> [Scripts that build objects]
- - - - - - -
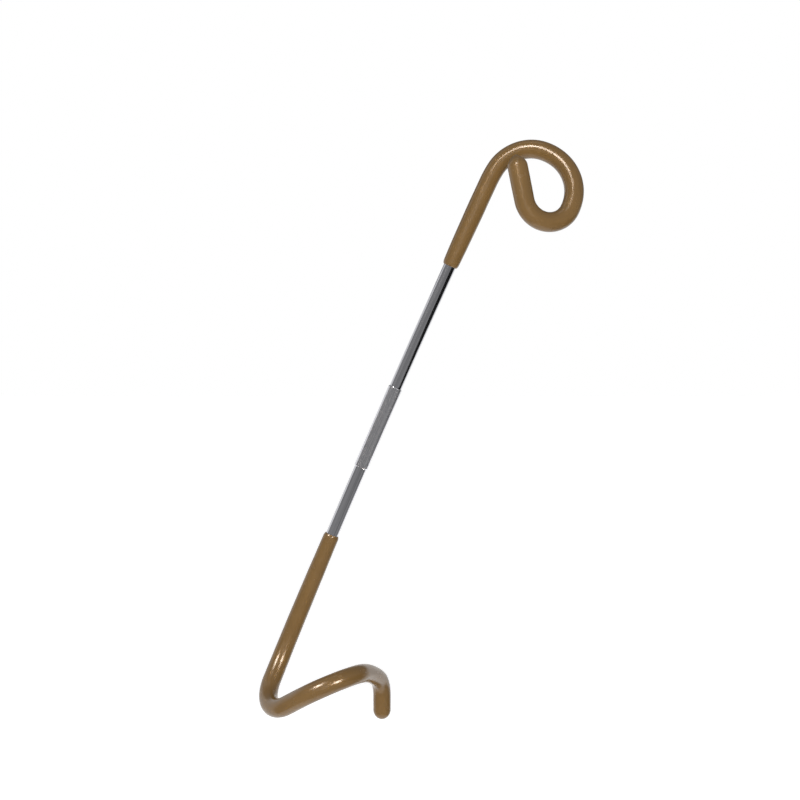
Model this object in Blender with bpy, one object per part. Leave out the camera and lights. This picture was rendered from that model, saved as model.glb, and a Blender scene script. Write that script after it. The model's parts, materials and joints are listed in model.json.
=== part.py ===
"""A pigtail hanging hook for an upright pole: one bent steel rod, dipped in soft plastic at both ends.

Metres, +Z up, seen from the front (-Y). The shank leans to the right in the XZ plane. Its upper end is
wound into an open eye that holds a lantern. Its lower end wraps the front of the pole and ends in
a straight drop behind it. The origin is on the pole's axis, at the height of the wrap's front.
"""

import math

import bmesh
import bpy
from mathutils import Matrix, Quaternion, Vector

MM = 0.001

# Steel rod
ROD_RADIUS = 3.0 * MM
ROD_END_CHAMFER = 0.6 * MM
SHANK_LEAN = math.radians(23.5)
SHANK_BOW_RADIUS = 5600 * MM
UPPER_SHANK = 127.3 * MM
LOWER_SHANK = 106.2 * MM

# Flat pressed into the middle of the shank, front and back
PANEL_LENGTH = 42.0 * MM
PANEL_WIDTH = 6.8 * MM
PANEL_THICKNESS = 5.0 * MM
PANEL_RAMP = 1.6 * MM

# Eye wound at the upper end, in the order of its bends
EYE_LEAD_RADIUS = 48.7 * MM
EYE_LEAD_TURN = math.radians(8.1)
EYE_TOP_RADIUS = 19.1 * MM
EYE_TOP_TURN = math.radians(79.9)
EYE_TOP_ROLL = math.radians(-15.2)
EYE_SIDE_RADIUS = 22.3 * MM
EYE_SIDE_TURN = math.radians(90.2)
EYE_SIDE_ROLL = math.radians(-14.5)
EYE_INNER_RADIUS = 11.7 * MM
EYE_INNER_TURN = math.radians(142.0)
EYE_INNER_ROLL = math.radians(-23.0)
EYE_END_RUN = 16.1 * MM

# Wrap round the pole at the lower end, in the order of its bends
HEEL_LEAD_RADIUS = 38.8 * MM
HEEL_LEAD_TURN = math.radians(39.0)
HEEL_RADIUS = 17.7 * MM
HEEL_TURN = math.radians(103.8)
HEEL_ROLL = math.radians(-27.3)
HEEL_RUN = 9.2 * MM
FRONT_RADIUS = 19.0 * MM
FRONT_TURN = math.radians(111.0)
FRONT_ROLL = math.radians(-46.3)
RISE_RADIUS = 78.9 * MM
RISE_TURN = math.radians(17.5)
RISE_ROLL = math.radians(-61.6)
DROP_RADIUS = 11.6 * MM
DROP_TURN = math.radians(61.4)
DROP_RUN = 7.0 * MM

# Dipped coatings: walls are measured from the rod's surface, tips from where the dome begins
COAT_CLEARANCE = 0.3 * MM
LIP_LENGTH = 2.0 * MM
UPPER_LIP_FROM_PANEL = 83.8 * MM
UPPER_LIP_WALL = 0.8 * MM
UPPER_BODY_WALL = 1.3 * MM
UPPER_END_WALL = 1.65 * MM
UPPER_BUILD_UP = 28.0 * MM
UPPER_TIP_HEIGHT = 5.6 * MM
UPPER_TIP_WALL = 3.2 * MM
UPPER_TIP_FULLNESS = 0.9
LOWER_LIP_FROM_PANEL = 56.1 * MM
LOWER_LIP_WALL = 0.75 * MM
LOWER_BODY_WALL = 1.47 * MM
LOWER_END_WALL = 1.23 * MM
LOWER_BUILD_UP = 110.0 * MM
LOWER_TIP_HEIGHT = 4.6 * MM
LOWER_TIP_WALL = 2.6 * MM
LOWER_TIP_FULLNESS = 0.5

# Fineness of the swept solids
SIDES = 20
BEND_STEP = math.radians(9.5)
RUN_STEPS = 9
TIP_STEPS = 5
LIP_STEPS = 4
SHARP_ANGLE = math.radians(35)

# Finishes
STEEL_COLOUR = (0.53, 0.53, 0.54)
STEEL_ROUGHNESS = 0.16
PLASTIC_COLOUR = (0.25, 0.147, 0.058)
PLASTIC_ROUGHNESS = 0.22
PLASTIC_GLOSS = 0.5

FRONT = Vector((0, -1, 0))
UP_THE_SHANK = Vector((math.sin(SHANK_LEAN), 0, math.cos(SHANK_LEAN)))


class Wire:
    """A rod's centreline, laid out as a wire bender works: roll about the rod's own axis, then bend.

    side is a direction across the rod that turns only with its bends, so that sections don't twist.
    """

    def __init__(self, heading, side, toward):
        self.point = Vector()
        self.heading = heading.copy()
        self.side = side.copy()
        self.toward = toward.copy()
        self.pieces = []
        self.length = 0.0

    def bend(self, radius, turn, roll=0.0):
        self.toward.rotate(Quaternion(self.heading, roll))
        self._add(radius * turn, 1 / radius, math.ceil(turn / BEND_STEP))

    def run(self, length, steps=1):
        self._add(length, 0.0, steps)

    def _add(self, length, curvature, steps):
        start = (self.point.copy(), self.heading.copy(), self.side.copy(), self.toward.copy())
        self.pieces.append((self.length, length, curvature, steps, start))
        self.point, self.heading, self.side, self.toward = self._along(self.pieces[-1], length)
        self.length += length

    @staticmethod
    def _along(piece, travel):
        curvature = piece[2]
        point, heading, side, toward = (vector.copy() for vector in piece[4])
        if not curvature:
            return point + heading * travel, heading, side, toward
        centre = point + toward / curvature
        turned = Quaternion(heading.cross(toward), travel * curvature)
        spoke = point - centre
        for vector in (spoke, heading, side, toward):
            vector.rotate(turned)
        return centre + spoke, heading, side, toward

    def at(self, distance):
        """Point, heading and side at a distance along the centreline."""
        piece = [piece for piece in self.pieces if piece[0] <= distance or not piece[0]][-1]
        return self._along(piece, distance - piece[0])[:3]

    def marks(self):
        """Distances at which a sweep needs a ring: evenly within each run and bend."""
        found = [0.0]
        for start, length, _, steps, _ in self.pieces:
            found += [start + length * (step + 1) / steps for step in range(steps)]
        return found


def smooth(share):
    """0 to 1 with level ends."""
    share = min(max(share, 0), 1)
    return share * share * (3 - 2 * share)


def upper_wire():
    across = Vector((math.cos(SHANK_LEAN), 0, -math.sin(SHANK_LEAN)))
    wire = Wire(UP_THE_SHANK, FRONT, across)
    wire.bend(SHANK_BOW_RADIUS, UPPER_SHANK / SHANK_BOW_RADIUS)
    wire.bend(EYE_LEAD_RADIUS, EYE_LEAD_TURN)
    wire.bend(EYE_TOP_RADIUS, EYE_TOP_TURN, EYE_TOP_ROLL)
    wire.bend(EYE_SIDE_RADIUS, EYE_SIDE_TURN, EYE_SIDE_ROLL)
    wire.bend(EYE_INNER_RADIUS, EYE_INNER_TURN, EYE_INNER_ROLL)
    wire.run(EYE_END_RUN, 2)
    return wire


def lower_wire():
    across = Vector((math.cos(SHANK_LEAN), 0, -math.sin(SHANK_LEAN)))
    wire = Wire(-UP_THE_SHANK, FRONT, across)
    wire.bend(SHANK_BOW_RADIUS, LOWER_SHANK / SHANK_BOW_RADIUS)
    wire.toward = FRONT.copy()
    wire.bend(HEEL_LEAD_RADIUS, HEEL_LEAD_TURN)
    wire.bend(HEEL_RADIUS, HEEL_TURN, HEEL_ROLL)
    wire.run(HEEL_RUN, 2)
    wire.bend(FRONT_RADIUS, FRONT_TURN, FRONT_ROLL)
    wire.bend(RISE_RADIUS, RISE_TURN, RISE_ROLL)
    wire.bend(DROP_RADIUS, DROP_TURN)
    wire.run(DROP_RUN)
    return wire


UPPER = upper_wire()
LOWER = lower_wire()


def pole_centre():
    """The middle of the wrap: between its heel and its drop, and between its front and the shank."""
    places = [LOWER.at(distance)[0] for distance in LOWER.marks()]
    foremost = min(places, key=lambda place: place.y)
    leftmost = min(places, key=lambda place: place.x)
    return Vector(((leftmost.x + places[-1].x) / 2, foremost.y / 2, foremost.z))


ORIGIN = pole_centre()


def upper_frame(distance):
    """Matrix at a distance up the rod from the panel's middle: X across, Y to the front, Z up the rod."""
    point, heading, side = UPPER.at(distance)
    return frame(point, heading, side)


def lower_frame(distance):
    """The same at a distance down the rod, still with Z up the rod."""
    point, heading, side = LOWER.at(distance)
    return frame(point, -heading, side)


def frame(point, heading, side):
    turned = Matrix((side.cross(heading), side, heading)).transposed().to_4x4()
    return Matrix.Translation(point - ORIGIN) @ turned


def ring(place, half_width, half_thickness):
    """A round section, cut flat front and back where it is thinner than it is wide."""
    points = []
    for index in range(SIDES):
        angle = math.tau * index / SIDES
        depth = half_width * math.sin(angle)
        depth = min(max(depth, -half_thickness), half_thickness)
        points.append(place @ Vector((half_width * math.cos(angle), depth, 0)))
    return points


def circle(place, radius):
    return ring(place, radius, radius)


def loft(name, rings, material):
    """One closed solid through rings of points. The first and the last ring are single points."""
    mesh = bmesh.new()
    loops = [[mesh.verts.new(point) for point in points] for points in rings]
    for loop, following in zip(loops, loops[1:]):
        for index in range(SIDES):
            after = (index + 1) % SIDES
            corners = [loop[index % len(loop)], loop[after % len(loop)]]
            corners += [following[after % len(following)], following[index % len(following)]]
            mesh.faces.new(dict.fromkeys(corners))
    bmesh.ops.recalc_face_normals(mesh, faces=mesh.faces)
    data = bpy.data.meshes.new(name)
    mesh.to_mesh(data)
    mesh.free()
    data.shade_smooth()
    data.set_sharp_from_angle(angle=SHARP_ANGLE)
    data.materials.append(material)
    piece = bpy.data.objects.new(name, data)
    bpy.context.scene.collection.objects.link(piece)
    return piece


def surface(name, colour, roughness, metallic=0.0, coat=0.0):
    material = bpy.data.materials.new(name)
    material.use_nodes = True
    shader = material.node_tree.nodes["Principled BSDF"]
    shader.inputs["Base Color"].default_value = (*colour, 1)
    shader.inputs["Metallic"].default_value = metallic
    shader.inputs["Roughness"].default_value = roughness
    shader.inputs["Coat Weight"].default_value = coat
    return material


def rod_half(wire, frame_of, tip_height, tip_wall, lip):
    """Rings of one half of the rod, from the panel's middle to its chamfered end."""
    end = wire.length + tip_height - tip_wall
    chamfer = end - ROD_END_CHAMFER
    panel_end = PANEL_LENGTH / 2
    flat_end = panel_end - PANEL_RAMP
    rings = [ring(frame_of(distance), PANEL_WIDTH / 2, PANEL_THICKNESS / 2) for distance in (0.0, flat_end)]
    coated = [distance for distance in wire.marks() if lip < distance < chamfer]
    rings += [circle(frame_of(distance), ROD_RADIUS) for distance in [panel_end, lip] + coated + [chamfer]]
    rings.append(circle(frame_of(end), ROD_RADIUS - ROD_END_CHAMFER))
    rings.append([frame_of(end).translation])
    return rings


def steel_rod():
    upward = rod_half(UPPER, upper_frame, UPPER_TIP_HEIGHT, UPPER_TIP_WALL, UPPER_LIP_FROM_PANEL)
    downward = rod_half(LOWER, lower_frame, LOWER_TIP_HEIGHT, LOWER_TIP_WALL, LOWER_LIP_FROM_PANEL)
    steel = surface("polished_steel", STEEL_COLOUR, STEEL_ROUGHNESS, metallic=1.0)
    return loft("steel_rod", downward[:0:-1] + upward, steel)


def coat_radius(travel, length, lip_wall, body_wall, end_wall, build_up):
    """Outer radius at a distance from the lip: it grows fast at first, then evens out to the end's wall."""
    gain = 1 - min(travel / build_up, 1)
    wall = body_wall - (body_wall - lip_wall) * gain * gain
    wall += (end_wall - body_wall) * smooth((travel - build_up) / (length - build_up))
    return ROD_RADIUS + wall


def coating(name, wire, frame_of, lip, walls, tip_height, tip_wall, fullness, material):
    """A dipped skin: a bore that opens at the lip, a rounded lip, a growing wall and a domed tip."""
    bore = ROD_RADIUS + COAT_CLEARANCE
    length = wire.length - lip
    bore_end = wire.length + tip_height - tip_wall + COAT_CLEARANCE
    stops = [distance for distance in wire.marks() if distance > lip + LIP_LENGTH]
    first = stops[0]
    lead = [lip + LIP_LENGTH + (first - lip - LIP_LENGTH) * step / RUN_STEPS for step in range(RUN_STEPS)]
    rings = [[frame_of(bore_end).translation]]
    rings += [circle(frame_of(bore_end), bore)]
    rings += [circle(frame_of(distance), bore) for distance in reversed(stops) if distance < bore_end]
    rings += [circle(frame_of(lip), bore)]
    for step in range(1, LIP_STEPS):
        angle = math.pi / 2 * step / LIP_STEPS
        travel = LIP_LENGTH * (1 - math.cos(angle))
        full = coat_radius(travel, length, *walls)
        rings.append(circle(frame_of(lip + travel), bore + (full - bore) * math.sin(angle)))
    for distance in lead + stops:
        rings.append(circle(frame_of(distance), coat_radius(distance - lip, length, *walls)))
    full = coat_radius(length, length, *walls)
    for step in range(1, TIP_STEPS):
        share = math.sin(math.pi / 2 * step / TIP_STEPS)
        place = frame_of(wire.length + tip_height * share)
        rings.append(circle(place, full * (1 - share * share) ** fullness))
    rings.append([frame_of(wire.length + tip_height).translation])
    return loft(name, rings, material)


def build():
    for item in list(bpy.data.objects):
        bpy.data.objects.remove(item)
    steel_rod()
    plastic = surface("sand_brown_plastic", PLASTIC_COLOUR, PLASTIC_ROUGHNESS, coat=PLASTIC_GLOSS)
    coating(
        "upper_coating", UPPER, upper_frame, UPPER_LIP_FROM_PANEL,
        (UPPER_LIP_WALL, UPPER_BODY_WALL, UPPER_END_WALL, UPPER_BUILD_UP),
        UPPER_TIP_HEIGHT, UPPER_TIP_WALL, UPPER_TIP_FULLNESS, plastic,
    )
    coating(
        "lower_coating", LOWER, lower_frame, LOWER_LIP_FROM_PANEL,
        (LOWER_LIP_WALL, LOWER_BODY_WALL, LOWER_END_WALL, LOWER_BUILD_UP),
        LOWER_TIP_HEIGHT, LOWER_TIP_WALL, LOWER_TIP_FULLNESS, plastic.copy(),
    )


build()
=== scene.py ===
"""Looks of the pigtail hanging hook: a drawn steel rod, dipped at both ends in sand-brown plastic.

Metres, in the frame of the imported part. Each visible piece is swept along the rod's own path.
"""

import json
import math
from collections import namedtuple

import bmesh
import bpy
from mathutils import Matrix, Quaternion, Vector, noise


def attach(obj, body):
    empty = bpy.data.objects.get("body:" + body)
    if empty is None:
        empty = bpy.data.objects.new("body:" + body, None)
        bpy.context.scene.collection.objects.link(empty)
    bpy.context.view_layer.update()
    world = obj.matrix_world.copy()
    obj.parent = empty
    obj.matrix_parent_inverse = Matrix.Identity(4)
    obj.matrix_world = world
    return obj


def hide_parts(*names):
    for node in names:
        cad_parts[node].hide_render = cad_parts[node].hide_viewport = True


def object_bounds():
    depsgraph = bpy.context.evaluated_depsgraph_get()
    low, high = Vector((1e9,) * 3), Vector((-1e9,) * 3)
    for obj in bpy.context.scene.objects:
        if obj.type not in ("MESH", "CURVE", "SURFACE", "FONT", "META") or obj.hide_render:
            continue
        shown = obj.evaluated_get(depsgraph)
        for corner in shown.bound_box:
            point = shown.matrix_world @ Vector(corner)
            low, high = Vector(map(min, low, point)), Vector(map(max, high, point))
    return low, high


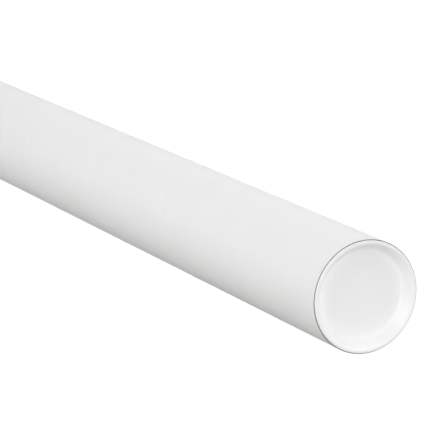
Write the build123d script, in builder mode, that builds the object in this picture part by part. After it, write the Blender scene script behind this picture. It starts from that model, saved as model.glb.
- - - - - - -
> [Requirements] Go through the entries above and pull out each line with "this" in it.

> [Final result]
Model this object in Blender with bpy, one object per part. Leave out the camera and lights. This picture was rendered from that model, saved as model.glb, and a Blender scene script. Write that script after it. The model's parts, materials and joints are listed in model.json.
Write the build123d script, in builder mode, that builds the object in this picture part by part. After it, write the Blender scene script behind this picture. It starts from that model, saved as model.glb.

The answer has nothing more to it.